• SOURCE MATERIAL
______________________________

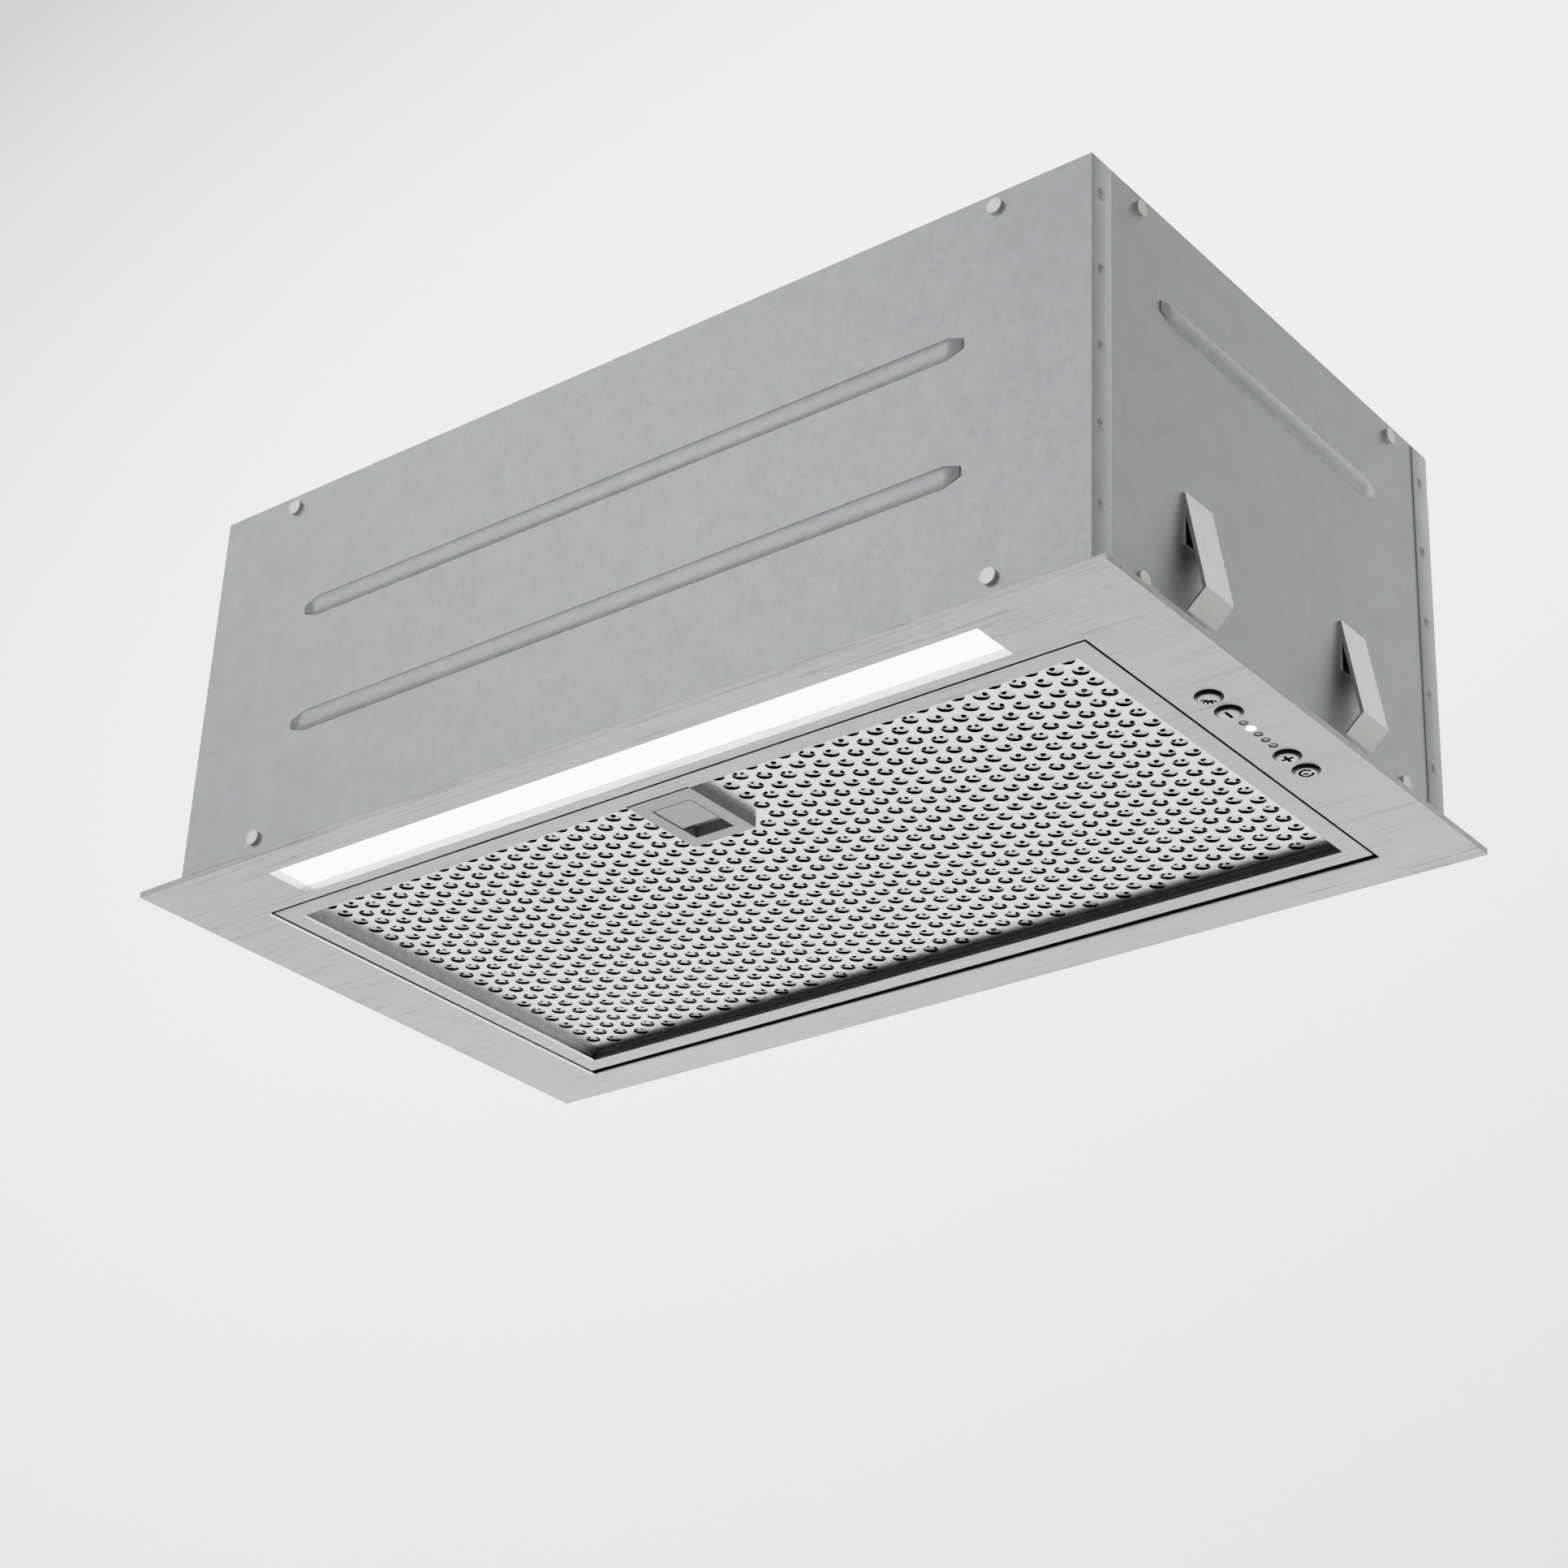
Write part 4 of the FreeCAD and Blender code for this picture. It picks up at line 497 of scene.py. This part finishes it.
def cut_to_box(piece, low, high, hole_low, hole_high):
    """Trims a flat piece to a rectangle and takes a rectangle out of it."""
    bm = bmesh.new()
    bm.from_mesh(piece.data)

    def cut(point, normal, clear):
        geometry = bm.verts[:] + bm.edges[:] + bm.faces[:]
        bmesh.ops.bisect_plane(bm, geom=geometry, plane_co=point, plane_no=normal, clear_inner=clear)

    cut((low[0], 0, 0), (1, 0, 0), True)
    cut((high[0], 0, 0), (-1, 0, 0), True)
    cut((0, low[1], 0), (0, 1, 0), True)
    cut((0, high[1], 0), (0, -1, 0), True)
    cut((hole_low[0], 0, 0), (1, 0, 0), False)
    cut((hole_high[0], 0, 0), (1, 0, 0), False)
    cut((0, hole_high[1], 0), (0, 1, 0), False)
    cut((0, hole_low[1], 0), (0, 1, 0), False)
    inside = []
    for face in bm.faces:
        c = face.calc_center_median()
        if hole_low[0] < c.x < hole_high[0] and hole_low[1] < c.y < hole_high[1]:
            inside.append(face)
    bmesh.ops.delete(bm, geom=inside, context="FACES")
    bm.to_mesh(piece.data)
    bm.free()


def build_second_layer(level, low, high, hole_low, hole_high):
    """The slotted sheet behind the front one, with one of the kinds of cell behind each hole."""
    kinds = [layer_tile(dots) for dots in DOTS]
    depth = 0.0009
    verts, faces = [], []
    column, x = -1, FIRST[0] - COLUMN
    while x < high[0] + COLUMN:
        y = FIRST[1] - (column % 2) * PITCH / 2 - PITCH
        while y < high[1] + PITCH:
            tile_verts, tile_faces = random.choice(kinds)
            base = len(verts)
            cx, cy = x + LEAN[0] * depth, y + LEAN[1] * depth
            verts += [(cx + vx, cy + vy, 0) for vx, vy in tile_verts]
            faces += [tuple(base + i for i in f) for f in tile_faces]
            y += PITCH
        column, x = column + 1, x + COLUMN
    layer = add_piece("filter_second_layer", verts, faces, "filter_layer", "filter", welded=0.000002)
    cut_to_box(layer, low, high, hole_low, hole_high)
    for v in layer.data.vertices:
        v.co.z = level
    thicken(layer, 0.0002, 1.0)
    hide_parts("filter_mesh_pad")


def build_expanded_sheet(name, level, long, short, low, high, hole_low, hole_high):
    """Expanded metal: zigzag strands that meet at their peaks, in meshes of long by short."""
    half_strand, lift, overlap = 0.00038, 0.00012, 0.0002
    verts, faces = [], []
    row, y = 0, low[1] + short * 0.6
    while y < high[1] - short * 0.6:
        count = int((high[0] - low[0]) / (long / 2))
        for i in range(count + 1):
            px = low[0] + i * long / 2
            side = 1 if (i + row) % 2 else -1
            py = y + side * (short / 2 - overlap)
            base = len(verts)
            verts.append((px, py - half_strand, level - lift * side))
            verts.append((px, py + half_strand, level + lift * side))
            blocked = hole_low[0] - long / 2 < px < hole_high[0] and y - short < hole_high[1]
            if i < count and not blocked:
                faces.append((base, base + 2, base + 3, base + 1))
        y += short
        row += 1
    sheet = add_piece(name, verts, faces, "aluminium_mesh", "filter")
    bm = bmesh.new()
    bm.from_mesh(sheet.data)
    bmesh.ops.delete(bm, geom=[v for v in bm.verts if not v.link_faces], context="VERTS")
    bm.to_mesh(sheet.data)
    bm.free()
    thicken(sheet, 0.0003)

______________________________

• WHAT YOU SHOULD DO
Repeat the listing above without any change.

• SOLUTION FOR THIS EXERCISE
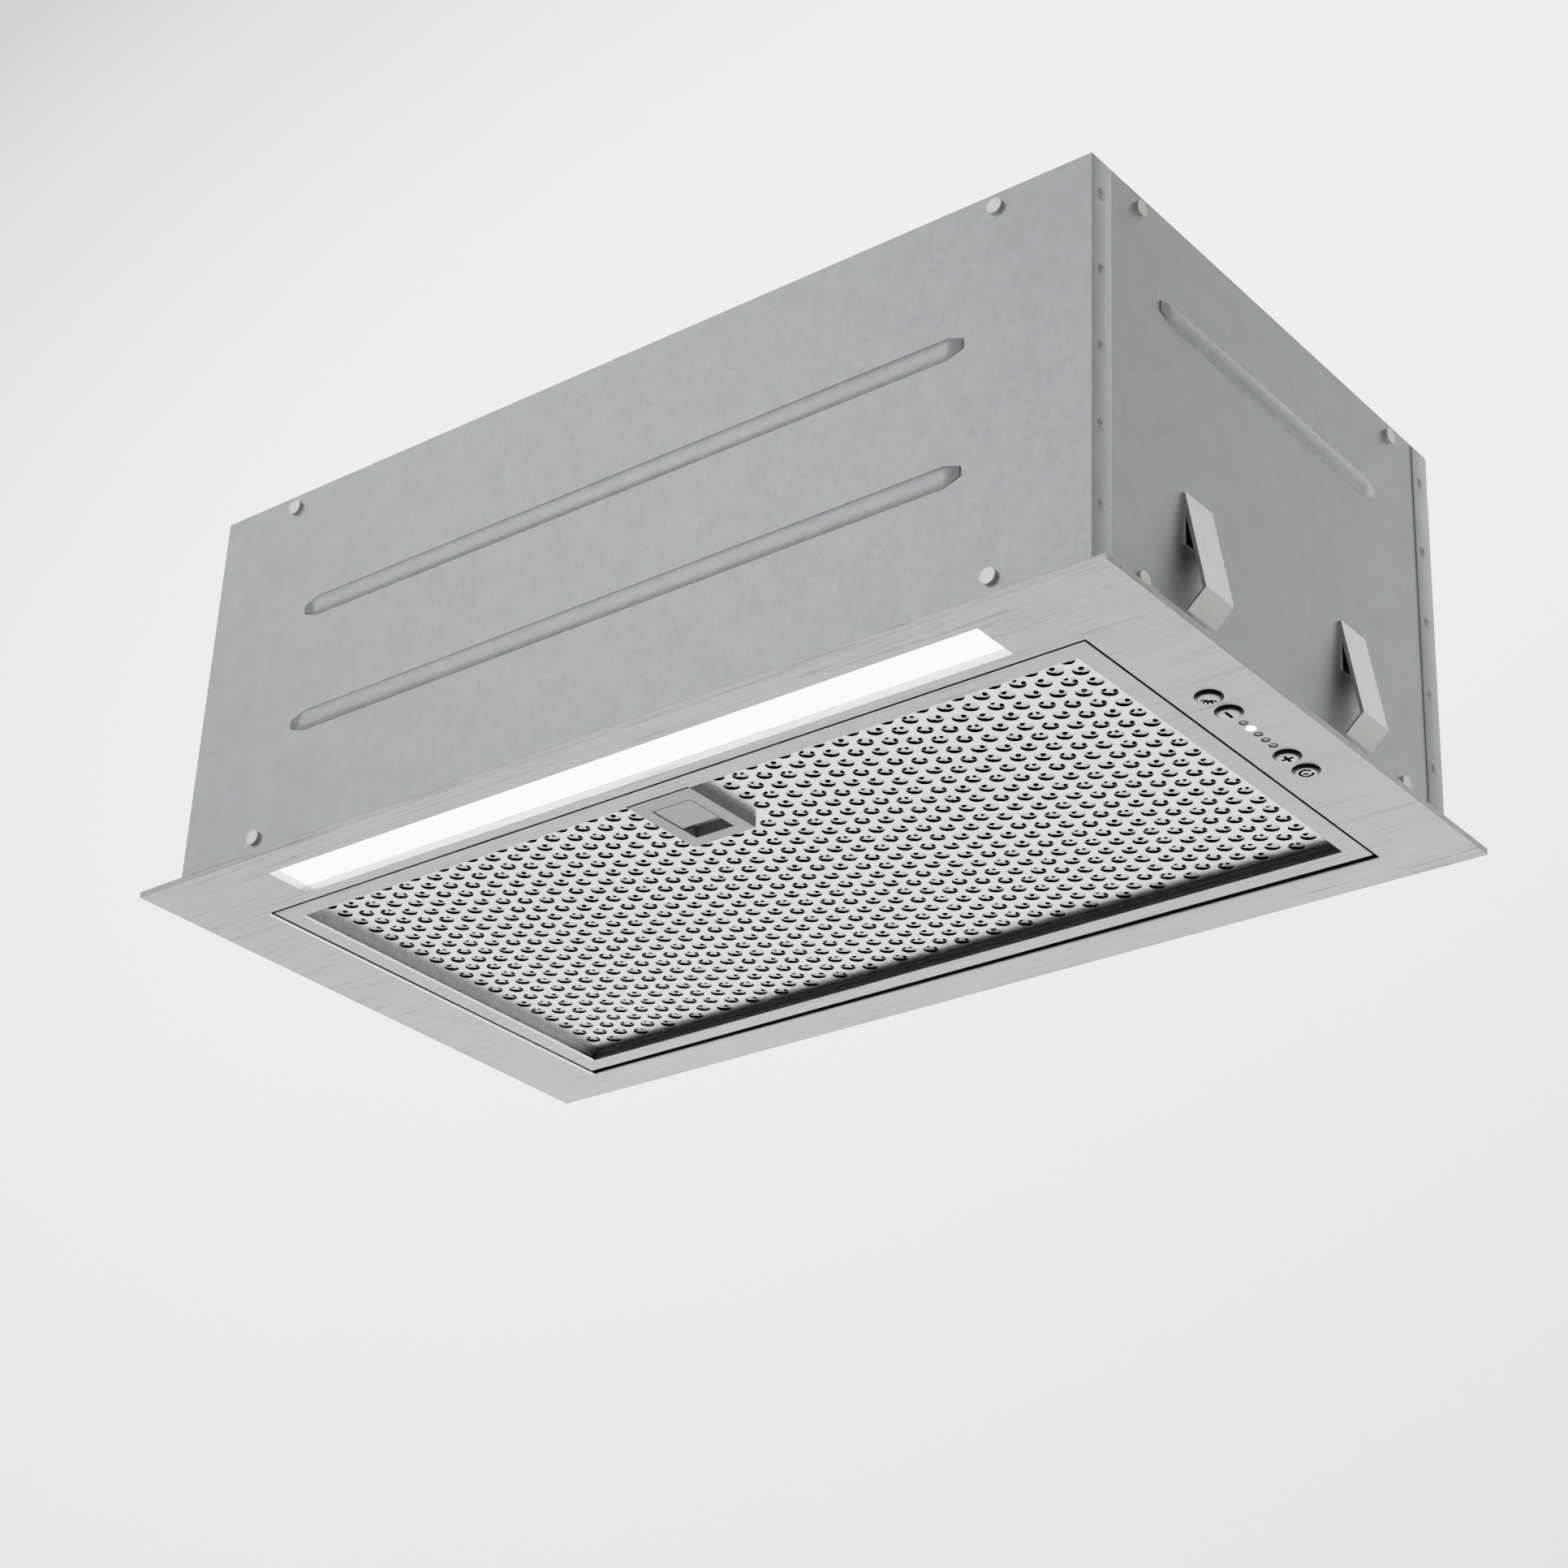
Write part 4 of the FreeCAD and Blender code for this picture. It picks up at line 497 of scene.py. This part finishes it.
def cut_to_box(piece, low, high, hole_low, hole_high):
    """Trims a flat piece to a rectangle and takes a rectangle out of it."""
    bm = bmesh.new()
    bm.from_mesh(piece.data)

    def cut(point, normal, clear):
        geometry = bm.verts[:] + bm.edges[:] + bm.faces[:]
        bmesh.ops.bisect_plane(bm, geom=geometry, plane_co=point, plane_no=normal, clear_inner=clear)

    cut((low[0], 0, 0), (1, 0, 0), True)
    cut((high[0], 0, 0), (-1, 0, 0), True)
    cut((0, low[1], 0), (0, 1, 0), True)
    cut((0, high[1], 0), (0, -1, 0), True)
    cut((hole_low[0], 0, 0), (1, 0, 0), False)
    cut((hole_high[0], 0, 0), (1, 0, 0), False)
    cut((0, hole_high[1], 0), (0, 1, 0), False)
    cut((0, hole_low[1], 0), (0, 1, 0), False)
    inside = []
    for face in bm.faces:
        c = face.calc_center_median()
        if hole_low[0] < c.x < hole_high[0] and hole_low[1] < c.y < hole_high[1]:
            inside.append(face)
    bmesh.ops.delete(bm, geom=inside, context="FACES")
    bm.to_mesh(piece.data)
    bm.free()


def build_second_layer(level, low, high, hole_low, hole_high):
    """The slotted sheet behind the front one, with one of the kinds of cell behind each hole."""
    kinds = [layer_tile(dots) for dots in DOTS]
    depth = 0.0009
    verts, faces = [], []
    column, x = -1, FIRST[0] - COLUMN
    while x < high[0] + COLUMN:
        y = FIRST[1] - (column % 2) * PITCH / 2 - PITCH
        while y < high[1] + PITCH:
            tile_verts, tile_faces = random.choice(kinds)
            base = len(verts)
            cx, cy = x + LEAN[0] * depth, y + LEAN[1] * depth
            verts += [(cx + vx, cy + vy, 0) for vx, vy in tile_verts]
            faces += [tuple(base + i for i in f) for f in tile_faces]
            y += PITCH
        column, x = column + 1, x + COLUMN
    layer = add_piece("filter_second_layer", verts, faces, "filter_layer", "filter", welded=0.000002)
    cut_to_box(layer, low, high, hole_low, hole_high)
    for v in layer.data.vertices:
        v.co.z = level
    thicken(layer, 0.0002, 1.0)
    hide_parts("filter_mesh_pad")


def build_expanded_sheet(name, level, long, short, low, high, hole_low, hole_high):
    """Expanded metal: zigzag strands that meet at their peaks, in meshes of long by short."""
    half_strand, lift, overlap = 0.00038, 0.00012, 0.0002
    verts, faces = [], []
    row, y = 0, low[1] + short * 0.6
    while y < high[1] - short * 0.6:
        count = int((high[0] - low[0]) / (long / 2))
        for i in range(count + 1):
            px = low[0] + i * long / 2
            side = 1 if (i + row) % 2 else -1
            py = y + side * (short / 2 - overlap)
            base = len(verts)
            verts.append((px, py - half_strand, level - lift * side))
            verts.append((px, py + half_strand, level + lift * side))
            blocked = hole_low[0] - long / 2 < px < hole_high[0] and y - short < hole_high[1]
            if i < count and not blocked:
                faces.append((base, base + 2, base + 3, base + 1))
        y += short
        row += 1
    sheet = add_piece(name, verts, faces, "aluminium_mesh", "filter")
    bm = bmesh.new()
    bm.from_mesh(sheet.data)
    bmesh.ops.delete(bm, geom=[v for v in bm.verts if not v.link_faces], context="VERTS")
    bm.to_mesh(sheet.data)
    bm.free()
    thicken(sheet, 0.0003)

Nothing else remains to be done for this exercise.